My question: is there a generalization of the Itzykson-Zuber formula for path integrals? In particular, I wonder if there is in general a nice formula for the integral:
$$ \int \mathcal{D}U(\tau) e^{tr(A(\tau)U(\tau)B(\tau)U(\tau)} $$
Written in terms of $A(\tau),B(\tau)$. 
 A: The answer is positive, modulo the inherent non-rigor in the path integral quantization.  There is a series of papers by Antti Niemi and collaborators where this problem was considered. I'll give you here an introduction to their main reasoning and some references.
The Itzykson-Zuber formula belongs to a special case of integrals where the WKB semiclassical approximation is exact due to the Duistermaat-Heckmann theorem (which is also described in Terry Tao's lecture).
Physically, the integrals satisfying this property can be expressed as classical partition functions:
$$ Z = \int_{\mathcal{M}} e^{-\beta H(x)} d{\mu}(x)$$
Where the integration is over a classical phase space $\mathcal{M}$ which is a symplectic manifold, and $ d{\mu}(x)$ is the  Liouville measure on the manifold, which can be locally written as:
$$d{\mu}(x) = det(\omega) d_L(x)$$
Where $ \omega$ is the symplectic form and $d_L$ is the Lebesgue  measure.

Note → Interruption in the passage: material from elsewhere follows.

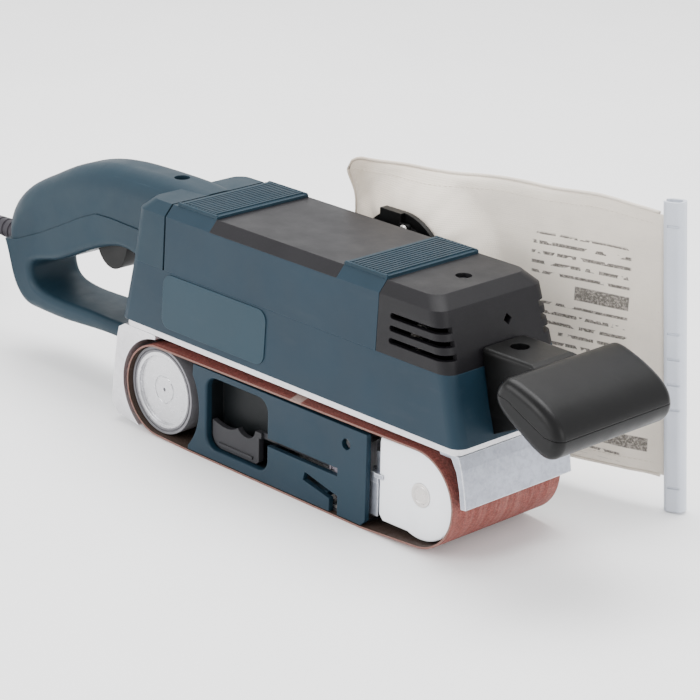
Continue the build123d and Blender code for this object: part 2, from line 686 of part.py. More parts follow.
save(front_cap.part, "front_cap")

with BuildPart() as cap_screw:
    with Locations((84.6, 0.8, 123.3)):
        Cylinder(3.6, 4.4)
    with Locations((84.6, 0.8, 117.0)):
        Cylinder(1.95, 9.0)
    with Locations((84.6, 0.8, 125.0)):
        Box(4.6, 1.0, 2.0, mode=Mode.SUBTRACT)
        Box(1.0, 4.6, 2.0, mode=Mode.SUBTRACT)

# nameplate on the sloping right wall of the lower housing
SIDE_TILT = degrees(atan2(39.6 - 37.6, Z_SEAM - Z_BASE_TOP))
plate_plane = Plane(origin=(-49.5, -(39.6 - (78.4 - Z_BASE_TOP) * 2.0 / (Z_SEAM - Z_BASE_TOP)), 78.4), x_dir=(1, 0, 0), z_dir=(0, -cos(radians(SIDE_TILT)), sin(radians(SIDE_TILT))))
with BuildPart() as nameplate:
    with BuildSketch(plate_plane) as outline:
        RectangleRounded(78.1, 28.6, 6.0)
    extrude(outline.sketch, amount=0.5)
save(nameplate.part, "nameplate")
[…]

In the Itzykson-Zuber formula, the integrand is invariant under the action of the maximal torus $T^n$ of $U(n)$. Thus the integration can be effectively performed on the flag manifold  $U(n)/T^n$, which is a symplectic manifold.
In physics, the exactness of the WKB approximation is attributed to the existence of supersymmetry.

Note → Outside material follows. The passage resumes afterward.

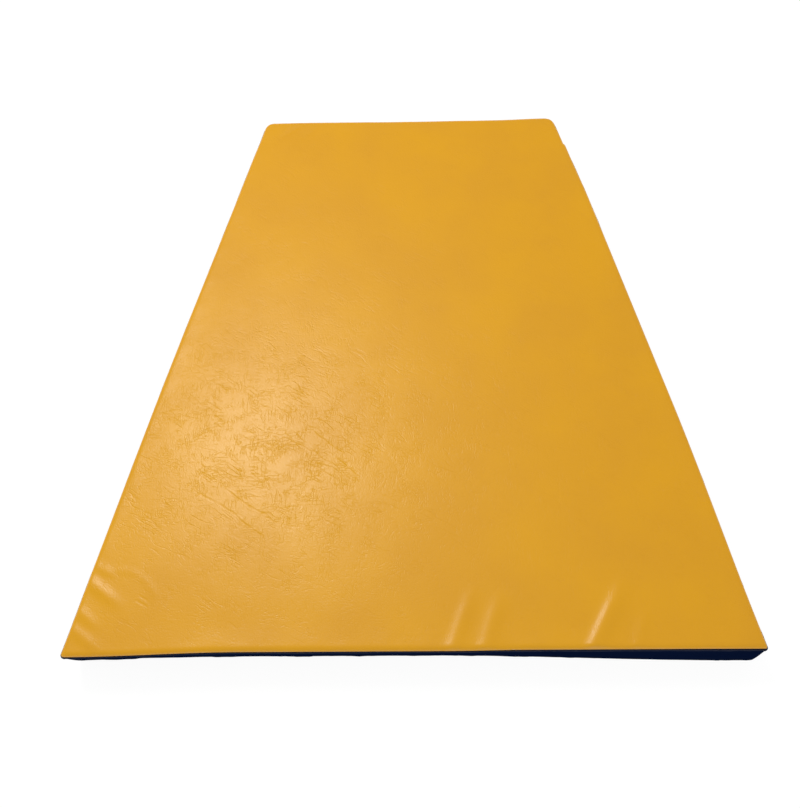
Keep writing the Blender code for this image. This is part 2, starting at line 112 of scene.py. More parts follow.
def smooth(share):
    """0 below 0 and 1 above 1, with an S-curve between them."""
    share = np.clip(share, 0.0, 1.0)
    return share * share * (3 - 2 * share)


def hump(place, middle, reach):
    """A soft bump of height 1."""
    return np.exp(-(((place - middle) / reach) ** 2))


def feed(tree, node, inputs):
    """Sets each input of a node, or links it to an output or to the first output of another node."""
    for key, value in inputs.items():
        if isinstance(value, bpy.types.Node):
            value = next(output for output in value.outputs if output.enabled)
        if isinstance(value, bpy.types.NodeSocket):
            tree.links.new(value, node.inputs[key])
        else:
            node.inputs[key].default_value = value


def add_node(tree, kind, inputs=None, **settings):
    """Adds a shader node, whose kind is given without its ShaderNode prefix, with settings and inputs."""
    node = tree.nodes.new(f"ShaderNode{kind}")
    for name, value in settings.items():
        setattr(node, name, value)
    feed(tree, node, inputs or {})
    return node


def unit(vectors):
    """Vectors of length 1 in the same directions."""
    return vectors / np.linalg.norm(vectors, axis=-1, keepdims=True)


def right_of(runs):
    """Directions in plan that point to the right of runs."""
    return np.stack([runs[..., 1], -runs[..., 0]], axis=-1)


def in_scene(name, data):
    """A new object in the scene, for a mesh, a light or a camera."""
    obj = bpy.data.objects.new(name, data)
    bpy.context.scene.collection.objects.link(obj)
    return obj


# Plan


CORNERS = [(-WIDE_END, -LENGTH), (WIDE_END, -LENGTH), (NARROW_END, LENGTH), (-NARROW_END, LENGTH)]
CORNERS = np.array(CORNERS) / 2
# Each side runs from its corner to the next one, anticlockwise seen from above
FRONT, ZIP_SIDE, BACK, LEFT = range(4)
RUNS = np.roll(CORNERS, -1, axis=0) - CORNERS
LENGTHS = np.linalg.norm(RUNS, axis=1)
ALONG = RUNS / LENGTHS[:, None]
OUTWARD = right_of(ALONG)
ZIP_START = ZIP_FROM_WIDE_END / LENGTHS[ZIP_SIDE]
ZIP_END = 1 - ZIP_FROM_NARROW_END / LENGTHS[ZIP_SIDE]
PLAN_AREA = (WIDE_END + NARROW_END) / 2 * LENGTH


def depth_from(side, plan):
    """Distance of plan points inwards from a side."""
    return -(plan - CORNERS[side]) @ OUTWARD[side]


def depth_inside(plan):
    """Distance of plan points inwards from the nearest side."""
    return np.min([depth_from(side, plan) for side in range(4)], axis=0)


def share_along(side, plan):
    """Where plan points lie along a side, from 0 at its first corner to 1 at its last."""
    return (plan - CORNERS[side]) @ ALONG[side] / LENGTHS[side]


def width_at(share):
    """Width of the plan at a share of the way from its wide end to its narrow end."""
    return WIDE_END + (NARROW_END - WIDE_END) * share


def rounded(plan):
    """Plan points once the corners of the trapezoid are rounded off."""
    made = plan.copy()
    for corner, reach, ahead, behind in zip(CORNERS, CORNER_REACHES, ALONG, -np.roll(ALONG, 1, axis=0)):
        sides = np.stack([ahead, behind])
        steps = (plan - corner) @ np.linalg.inv(sides)
        near = (steps < reach).all(axis=-1)
        square = 1 - steps[near] / reach
        disc = square * np.sqrt(1 - square[:, ::-1] ** 2 / 2)
        made[near] = corner + (1 - disc) * reach @ sides
    return made


def front_lean(share, up):
    """The front wall leans out over its foot on the left and stands nearly upright on the right."""
    seam = -0.0026 + 0.0060 * (1 - smooth(share / 0.25)) - 0.0012 * smooth((share - 0.55) / 0.12)
    foot = -0.0102 + 0.0040 * (1 - smooth(share / 0.12)) + 0.0095 * smooth((share - 0.52) / 0.46)
    foot += 0.0012 * hump(share, 0.12, 0.06)
    return foot + (seam - foot) * up


def back_lean(share, up):
    """The back wall is drawn in along its middle and leans out at its left end."""
    seam = 0.0013 * smooth((share - 0.35) / 0.60) - 0.0016 * hump(share, 0.20, 0.11)
    seam -= 0.0021 * hump(share, 0.48, 0.28)
    return seam * up - 0.0020 * (1 - up)


def left_lean(share, up):
    """The left wall swells a little near its middle and draws in towards the back."""
    from_front = 1 - share
    seam = 0.0008 + 0.0022 * hump(from_front, 0.42, 0.25) - 0.0020 * smooth((from_front - 0.45) / 0.55)
    seam -= 0.0014 * smooth((from_front - 0.90) / 0.07)
    return seam * up - 0.0030 * (1 - up) * smooth(share / 0.1) * smooth(from_front / 0.06)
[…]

This property is explained by A Keski-Vakkuri, Niemi, Semenoff and Tirkkonen in the following  work. I'll repeat the main arguments (which I'll bring here their main arguments heuristically) 
This supersymmetry is obtained by exponentiating the determinant factor of the symplectic form by means of a Berezin Grassmann integral:
$$ Z = \int_{\mathcal{M}} e^{-\beta ( H(x) + c^a \omega_{ab} c^b)} d_L(x)$$
One can easily check that the integrand is invariant under the following supersymmetry operator:
$$ Q =  c^a \partial_a  + \omega^{ab}\partial_aH \frac{\partial}{\partial c^b}$$,
i.e.,
$$[Q,   H(x) + c^a \omega_{ab} c^b] = 0$$
Thus:
$$[Q,  e^{-\beta ( H(x) + c^a \omega_{ab} c^b)}] = 0$$
This operator squares to:
$$Q^2 =  c^a \partial_a( \omega^{bc} \partial_c H )\frac{\partial}{\partial c^b}$$
Thus this operator vanishes in the stationary points $\partial_a H = 0$.
The Berezin integral picks the top form, the action of Q on the top form has two components, one which reduces the ghost number and the second increases the ghost number, which acts as an exterior derivative. Thus the top form is exact in all points where $Q$ is not zero, that is when $\partial_a H \neq 0$. Thus only points where the Hamiltonian is stationary contribute to the integral. Thus the semiclassical approximation is exact.
Niemi generalized the same reasoning for path integrals in 0+1 dimensions.
Final remarks


*

*The above heuristic reasoning seems to apply to any Hamiltonian, but a deeper analysis shows that it applies only to Hamiltonians which are perfect Morse functions on the phase space. 

*Witten applied the same reasoning even in field theory computations for example $N=2$ Susy Yang-Mills theory in $4D$.